不管苏南晴说什么,伍月都没有醒过来的迹象,如果不是容景焕陪在身边,苏南晴真不知道要哭到什么时候。
也许是哭的累了,也许是哭的伤了,最后爬在伍月的床边睡着了。
容景焕将苏南晴抱起来轻轻的放到了另一个房间的床上,伍月现在住在医院,苏南晴肯定是不会回去的,所以容景焕就让她住在了套房的外面。
第二天醒来的时候,苏南晴也许是已经接受了已定的事实,没有再像昨天那样大哭大闹,只是安静的陪在伍月身边,陪她说话。
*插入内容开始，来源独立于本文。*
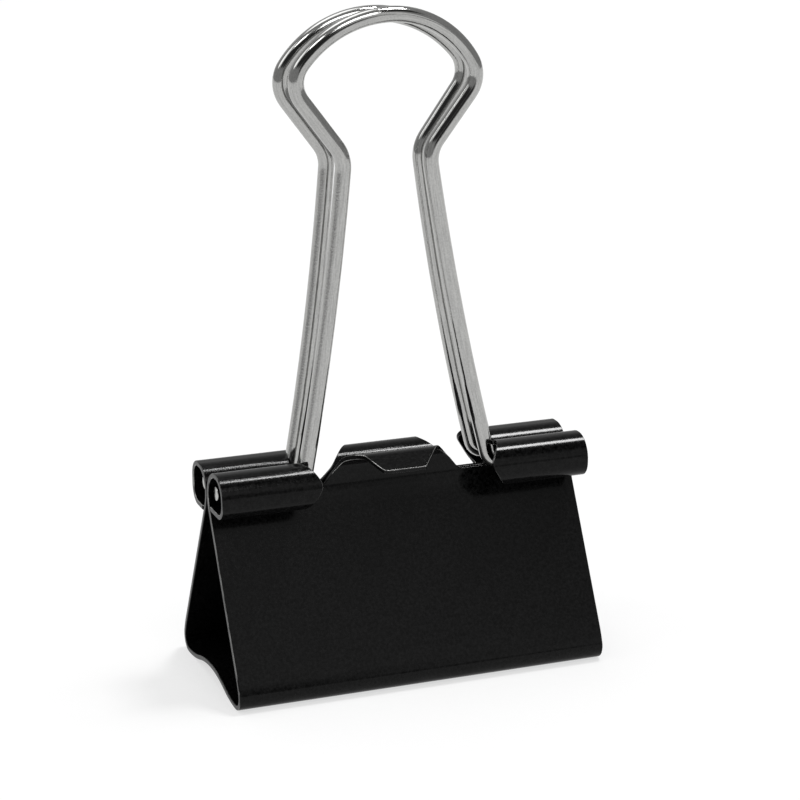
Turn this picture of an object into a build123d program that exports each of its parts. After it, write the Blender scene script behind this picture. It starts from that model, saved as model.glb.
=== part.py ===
from build123d import *
from math import atan, cos, degrees, radians, sin
import os

os.makedirs("parts", exist_ok=True)

# Binder clip, 25 mm size. A strip of spring steel is bent into a triangular prism: a bowed spine
# at the bottom and a flat jaw wall up each side. The top of each wall has a short middle tab with
# an out-turned tongue, and is rolled outwards into a tube on either side of the tab. The feet of
# a wire handle turn in each jaw's pair of tubes.
#
# Frame: X along the spine, front jaw towards -Y, +Z up. The origin is centred under the clip, on
# the surface that the two bottom bends stand on. Lengths are in millimetres, angles in degrees.

# Sheet-steel body
BODY_LENGTH = 25.4
SHEET = 0.32
WALL_LEAN = 28.5
BEND_RADIUS = 1.0
BEND_CENTRE = 5.42
SPINE_RISE = 0.79
JAW_GAP = 0.06
SEAM_GAP = 0.02

# Rolled tubes at the top of each wall, measured on their outside
LEAD_RADIUS = 30.0
LEAD_TURN = 3.0
TUBE_RADIUS = 1.9
TUBE_TOP_FLAT = 0.69
TUBE_SHOULDER_RADIUS = 1.0
TUBE_FACE = 1.05
TUBE_CORNER_RADIUS = 0.8
TUBE_RETURN = 2.15
TUBE_INNER_END = 6.74
STRIP_CORNER_RADIUS = 1.0

# Middle tab, its tongue and the notches that the handle legs pass through
NOTCH_FLOOR_HEIGHT = 12.45
NOTCH_FLOOR_START = 4.95
NOTCH_CORNER_RADIUS = 0.45
TAB_HALF_WIDTH = 3.0
TAB_CURL_RADIUS = 1.2
TAB_CURL_TURN = 110.0
TONGUE_LENGTH = 1.75
TONGUE_ROOT_HALF_WIDTH = 2.75
TONGUE_END_HALF_WIDTH = 1.4

# Wire handles, measured along the middle of the wire from the foot's axis
WIRE_RADIUS = 0.525
FOOT_AXIS_HEIGHT = 13.3
FOOT_AXIS_OFFSET = 1.25
FOOT_END = 12.45
LEG_BASE = 6.42
LEG_MIDDLE = (4.46, 10.5)
NECK = (2.97, 20.9)
HEAD_SIDE = (6.62, 25.9)
HEAD_TOP = 29.95
FOOT_BEND_RADIUS = 0.8
NECK_BEND_RADIUS = 2.2
HEAD_BEND_RADIUS = 1.9
FRONT_HANDLE_LEAN = 2.5
BACK_HANDLE_LEAN = 3.0

# The front wall seen along X, in the YZ plane: its direction up the wall, its outward normal and
# the hinge line, where the flat wall meets the outside of the bottom bend
wall_up = Vector(sin(radians(WALL_LEAN)), cos(radians(WALL_LEAN)))
wall_out = Vector(-cos(radians(WALL_LEAN)), sin(radians(WALL_LEAN)))
hinge_line = Vector(-BEND_CENTRE, BEND_RADIUS) + wall_out * BEND_RADIUS
bend_turn = 180 - 90 + WALL_LEAN

# The spine's underside is an S of equal arcs from each bend up to the middle
bow_turn = 2 * degrees(atan(SPINE_RISE / BEND_CENTRE))
bow_radius = BEND_CENTRE / 2 / sin(radians(bow_turn))

# The flat wall is as long as brings the rolled edge to half the jaw gap from the middle
roll_start_lean = WALL_LEAN - LEAD_TURN
lead_chord = 2 * LEAD_RADIUS * sin(radians(LEAD_TURN / 2))
lead_reach = lead_chord * sin(radians(WALL_LEAN - LEAD_TURN / 2))
roll_reach = TUBE_RADIUS * (1 - cos(radians(roll_start_lean)))
wall_inside_start = hinge_line - wall_out * SHEET
wall_reach = -wall_inside_start.X - JAW_GAP / 2 - lead_reach - roll_reach
wall_length = wall_reach / sin(radians(WALL_LEAN))

# Heights of the rolled tubes
lead_rise = lead_chord * cos(radians(WALL_LEAN - LEAD_TURN / 2))
roll_start_height = wall_inside_start.Y + wall_length * cos(radians(WALL_LEAN)) + lead_rise
tube_top = roll_start_height + TUBE_RADIUS * (1 + sin(radians(roll_start_lean)))
tube_bottom = tube_top - TUBE_SHOULDER_RADIUS - TUBE_FACE - TUBE_CORNER_RADIUS
notch_top = tube_top + TUBE_SHOULDER_RADIUS

# How far the tongue reaches out
tongue_end = -JAW_GAP / 2 - TAB_CURL_RADIUS * (1 - cos(radians(TAB_CURL_TURN)))
tongue_end -= TONGUE_LENGTH * sin(radians(TAB_CURL_TURN))

# Radius of the arc over the head of a handle
crown_rise = HEAD_TOP - HEAD_SIDE[1]
crown_radius = (HEAD_SIDE[0] ** 2 + crown_rise**2) / (2 * crown_rise)


def chain_arcs(edge, inset, arcs):
    """Carry a sheet face on through (radius, turn) arcs; a left turn's centre is on the inset side."""
    for radius, turn in arcs:
        arc_radius = radius - inset if turn > 0 else radius + inset
        edge = JernArc(edge @ 1, edge % 1, arc_radius, turn)
    return edge


def spine_face(inset):
    """The spine's underside, or its upper side at an inset of one sheet, from bend to bend."""
    bend = JernArc(hinge_line - wall_out * inset, wall_up * -1, BEND_RADIUS - inset, bend_turn)
    bow = [(bow_radius, bow_turn), (bow_radius, -2 * bow_turn), (bow_radius, bow_turn)]
    return bend, chain_arcs(bend, inset, bow + [(BEND_RADIUS, bend_turn)])


def wall_face(inset):
    """The front wall's inside face, or its outside face at an inset of one sheet."""
    foot = wall_inside_start + wall_out * inset
    wall = Line(foot + wall_up * SEAM_GAP, foot + wall_up * wall_length)
    return wall, chain_arcs(wall, inset, [(LEAD_RADIUS, LEAD_TURN)])


def tube_face(inset):
    """A wall face carried on round the tube and back to the wall."""
    wall, lead = wall_face(inset)
    crown = chain_arcs(lead, inset, [(TUBE_RADIUS, 90 + roll_start_lean)])
    top = Line(crown @ 1, crown @ 1 + crown % 1 * TUBE_TOP_FLAT)
    shoulder = chain_arcs(top, inset, [(TUBE_SHOULDER_RADIUS, 90)])
    face = Line(shoulder @ 1, shoulder @ 1 + shoulder % 1 * TUBE_FACE)
    corner = chain_arcs(face, inset, [(TUBE_CORNER_RADIUS, 90)])
    return wall, Line(corner @ 1, corner @ 1 + corner % 1 * TUBE_RETURN)


def tab_face(inset):
    """A wall face carried on up the middle tab and out along its tongue."""
    wall, lead = wall_face(inset)
    upright = chain_arcs(lead, inset, [(TUBE_RADIUS, roll_start_lean)])
    top = Line(upright @ 1, upright @ 1 + upright % 1 * (TUBE_RADIUS - TAB_CURL_RADIUS))
    curl = chain_arcs(top, inset, [(TAB_CURL_RADIUS, TAB_CURL_TURN)])
    return wall, Line(curl @ 1, curl @ 1 + curl % 1 * TONGUE_LENGTH)


def sheet_section(face_line, start_x):
    """The closed section between the two faces of one sheet, on the YZ plane at start_x."""
    with BuildSketch(Plane.YZ.offset(start_x)) as section:
        with BuildLine():
            near_start, near_end = face_line(0)
            far_start, far_end = face_line(SHEET)
            Line(near_start @ 0, far_start @ 0)
            Line(near_end @ 1, far_end @ 1)
        make_face()
    return section.sketch


with BuildPart() as spine:
    extrude(sheet_section(spine_face, -BODY_LENGTH / 2), amount=BODY_LENGTH)

with BuildPart() as front_jaw:
    # Middle of the wall with its tab, as wide as the gap between the tubes
    extrude(sheet_section(tab_face, -TUBE_INNER_END), amount=2 * TUBE_INNER_END)

    # Ends of the wall with the rolled tubes
    extrude(sheet_section(tube_face, TUBE_INNER_END), amount=BODY_LENGTH / 2 - TUBE_INNER_END)
    extrude(sheet_section(tube_face, -BODY_LENGTH / 2), amount=BODY_LENGTH / 2 - TUBE_INNER_END)

    # Notch between the tab and each tube
    with BuildSketch(Plane.XZ.offset(-BEND_CENTRE)) as notch:
        with BuildLine():
            Polyline(
                (TAB_HALF_WIDTH, notch_top),
                (TAB_HALF_WIDTH, NOTCH_FLOOR_HEIGHT + TUBE_RADIUS),
                (NOTCH_FLOOR_START, NOTCH_FLOOR_HEIGHT),
                (TUBE_INNER_END, NOTCH_FLOOR_HEIGHT),
                (TUBE_INNER_END, notch_top),
                close=True,
            )
        make_face()
        fillet(notch.vertices().group_by(Axis.Y)[0], NOTCH_CORNER_RADIUS)
        mirror(about=Plane.YZ)
    extrude(amount=2 * BEND_CENTRE, mode=Mode.SUBTRACT)

    # Slanted sides of the tongue
    with BuildSketch(Plane.XY.offset(NOTCH_FLOOR_HEIGHT)) as tongue_sides:
        with BuildLine():
            Polyline(
                (NOTCH_FLOOR_START, -TAB_CURL_RADIUS),
                (TONGUE_ROOT_HALF_WIDTH, -TAB_CURL_RADIUS),
                (TONGUE_END_HALF_WIDTH, tongue_end),
                (TONGUE_END_HALF_WIDTH, -BEND_CENTRE),
                (NOTCH_FLOOR_START, -BEND_CENTRE),
                close=True,
            )
        make_face()
        mirror(about=Plane.YZ)
    extrude(amount=notch_top - NOTCH_FLOOR_HEIGHT, mode=Mode.SUBTRACT)

    # Rounded corner where the free edge of each rolled strip meets its end over the notch
    with BuildSketch(Plane.XZ.offset(TAB_CURL_RADIUS / 2)) as strip_corner:
        with BuildLine():
            side = Line(
                (TUBE_INNER_END, tube_bottom + STRIP_CORNER_RADIUS),
                (TUBE_INNER_END, tube_bottom),
            )
            edge = Line(side @ 1, (TUBE_INNER_END + STRIP_CORNER_RADIUS, tube_bottom))
            RadiusArc(edge @ 1, side @ 0, STRIP_CORNER_RADIUS)
        make_face()
        mirror(about=Plane.YZ)
    extrude(amount=BEND_CENTRE, mode=Mode.SUBTRACT)

with BuildPart() as back_jaw:
    mirror(front_jaw.part, about=Plane.XZ)


def wire_handle(foot_y, lean):
    """One wire handle on its foot axis, with its head leaning towards +Y."""
    foot_axis = Vector(0, foot_y, FOOT_AXIS_HEIGHT)
    out_of_plane = Vector(0, -cos(radians(lean)), sin(radians(lean)))
    with BuildPart() as handle:
        with BuildLine(Plane(foot_axis, x_dir=(1, 0, 0), z_dir=out_of_plane)) as wire:
            Line((FOOT_END, 0), (LEG_BASE, 0))
            ThreePointArc((LEG_BASE, 0), LEG_MIDDLE, NECK)
            Line(NECK, HEAD_SIDE)
            RadiusArc(HEAD_SIDE, (0, HEAD_TOP), -crown_radius)
            corners = wire.vertices().sort_by(Axis.Z)
            fillet(corners[-2], HEAD_BEND_RADIUS)
            fillet(corners[-3], NECK_BEND_RADIUS)
            fillet(corners[:2].sort_by(Axis.X)[0], FOOT_BEND_RADIUS)
            mirror(about=Plane.YZ)
        with BuildSketch(Plane(wire.line @ 0, z_dir=wire.line % 0)):
            Circle(WIRE_RADIUS)
        sweep(path=wire.line)
    return handle.part


front_handle = wire_handle(-FOOT_AXIS_OFFSET, FRONT_HANDLE_LEAN)
back_handle = wire_handle(FOOT_AXIS_OFFSET, BACK_HANDLE_LEAN)

sub_parts = {
    "spine": spine.part,
    "front_jaw": front_jaw.part,
    "back_jaw": back_jaw.part,
    "front_handle": front_handle,
    "back_handle": back_handle,
}
for name, sub_part in sub_parts.items():
    sub_part.label = name
    export_step(sub_part, f"parts/{name}.step")
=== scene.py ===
"""A binder clip: black enamelled spring-steel body and two nickel-plated wire handles."""

import math

import bpy
import numpy as np
from mathutils import Matrix, Vector, geometry


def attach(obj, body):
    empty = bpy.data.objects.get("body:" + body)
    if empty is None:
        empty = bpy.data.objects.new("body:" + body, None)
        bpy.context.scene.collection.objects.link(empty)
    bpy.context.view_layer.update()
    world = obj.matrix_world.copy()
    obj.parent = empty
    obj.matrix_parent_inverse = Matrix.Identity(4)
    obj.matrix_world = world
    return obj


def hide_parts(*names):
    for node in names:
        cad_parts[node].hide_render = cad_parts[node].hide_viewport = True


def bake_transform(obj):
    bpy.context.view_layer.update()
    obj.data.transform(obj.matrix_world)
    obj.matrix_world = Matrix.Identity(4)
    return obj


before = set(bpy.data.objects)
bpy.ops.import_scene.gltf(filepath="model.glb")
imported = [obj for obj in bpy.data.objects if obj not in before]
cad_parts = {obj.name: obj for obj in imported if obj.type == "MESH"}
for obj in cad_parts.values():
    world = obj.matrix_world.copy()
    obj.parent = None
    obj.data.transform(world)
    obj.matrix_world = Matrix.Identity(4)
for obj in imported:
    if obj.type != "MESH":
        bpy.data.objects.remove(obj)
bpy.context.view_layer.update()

# Lengths in this file are in millimetres and become metres when a mesh or a light is made
MM = 0.001

# The sheet's section in the YZ plane: a line along its inside face from the middle of the spine,
# round the bottom bend and up the wall. An arc is (radius, degrees) and a straight run a length.
SHEET = 0.32

# The spine's bow, up to where the bottom bend starts
SPINE_RISE = 0.79
BEND_START = 5.333

# The bottom bend, which ends in an easier arc
BEND_RADIUS = 1.0
BEND_EASE = (6.0, 10.0)

# The wall leans in, and starts upright again on the lead arc; the roll's first degrees finish that
WALL_LEAN = 28.5
WALL_LENGTH = 10.9
LEAD = (3.2, 15.0)
ROLL_RADIUS = 1.9
ROLL_LEAN = WALL_LEAN - LEAD[1]

# Past upright each tab runs straight and then curls over: (run, radius, degrees). The tongue is
# flat from there.
TAB_CURL = {"front": (0.6, 1.2, 110.0), "back": (0.0, 1.6, 110.0)}
TONGUE_LENGTH = 1.75

# The flat sheet's outline, in half widths along X and lengths along the sheet. A tube's mouth is
# (half width, length back from the free edge, rounding) and the notch's end beside it is
# (half width, rounding). Beyond the split the section is a tube, and inside it the tab.
BODY_HALF_LENGTH = 12.7
STRIP_CORNER = 0.12
TUBE_MOUTH = (
    (7.2, 0.0, 0.8),
    (7.05, 2.0, 1.5),
    (5.8, 4.1, 0.9),
    (6.8, 6.2, 2.0),
    (6.87, 8.2, 3.0),
)
NOTCH_END = (6.87, 0.3)
TUBE_TAB_SPLIT = 5.5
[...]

容景焕安排了护工,苏南晴头上手上的伤没好,一个人根本就照顾不过来,虽然容景焕很心疼,但他却什么忙也帮不上。
“晴丫,伍月的家人要通知下吗?”
苏南晴看了眼床上脸一有了些血色的伍月,点了点头。
不管之前跟家里是因为什么原因闹的不愉快,但是现在人命关天,生死垂危之机,还是让伍月的家人来看看,说不定对她的恢复有帮助。
“下午我去伍家一趟,看看能不能见到她父母。”
“要我陪你吗?”
苏南晴摇了摇头,“不用了,公司那么忙,这点小事我可以的。”
容景焕在苏南晴的肩上拍了拍,又在她的额头亲了下道:“你自己身上也有伤,多休息,我先回公司,等那边的事忙守我,我来接你。”
“好。”
容景焕离开时还不忘叮嘱敖寸心好好照看苏南晴,又去医生那里询问了伍月的恢复情况。
吃过午饭,苏南晴安排好伍月的事情,就带着敖寸心去了伍家。
伍家虽然不是大富大贵的家族,但也算的是很成功的生意人,属于中产阶级了。
苏南晴到伍家连门都没进去,一听说跟伍月有关,直接闭门不见。
任苏南晴在门外喊破了嗓子,大门紧闭没有一点要开的迹象。
“算了,晴姐姐,我看伍家根本就没拿伍月当自家人,不然出了这么大的事怎么连个人面都不见?”
苏南晴对于伍月从家被赶出来略有耳闻,但毕竟是传言,不是当事人,谁也不知道原因到底是什么?
现在她都找上门了,还这么闭门不见客,有些说不过去,到底当年发生了什么事?才让伍月的父母跟她划清界线,断绝关系的?
“走吧,看来,今天我们是白来了。”
等苏南晴回到医院,伍月的脸上明显有些血气,呼吸也较前一天强健了很多。
看着慢慢恢复起来的伍月,苏南晴心里也开明了些,她相信一定会有奇迹的,伍月是那么美好的一个女子,老天不会那么残忍的。
“月月,今天的天气
不错,天朗气清,已经秋天了呢,树叶都差不多掉光了,你还记得我们以前常去的那条小路吗?一到秋天就铺满了金黄色的树叶,脚踩在上面,咯吱咯吱的响,偶尔我们还会脱掉鞋子光脚走在上面,虽然戳着脚底疼,但每次去都还是忍不住光脚走。”
“对了,你还记得学校后面的那家酒吧吗?有一次你喝醉了还调戏了一个比我们高一级的学长,人家学长脸都臊了,你还往人家脸上啪的亲了一口,当时被好多人笑话来着,那个学长一直到毕业看见你都绕道走,哈哈哈……”
“还有一次,你跟我,还有胥辰我们去爬山,我说爬山你竟然还穿着高跟鞋,你还怨我没跟你说清楚,最后你竟然穿着高跟鞋爬到了山顶,可惜那双鞋也废了,你可以算的上穿高跟鞋爬山第一人。”
胥辰站在门外看见苏南晴一身休闲的T恤配长裙,脚上穿着一双怀旧的运动鞋,长长的头发在头顶挽成一个团子,像极了上学那个时候。
一脸的倦意,身形也像是消瘦了些,只是那额头上,手上还包着纱布是怎么回事?虽然是这样,但她依旧很美。
“这位先生你找谁?”
打水回来的敖寸心见一个男人站在门口,好奇的开口询问。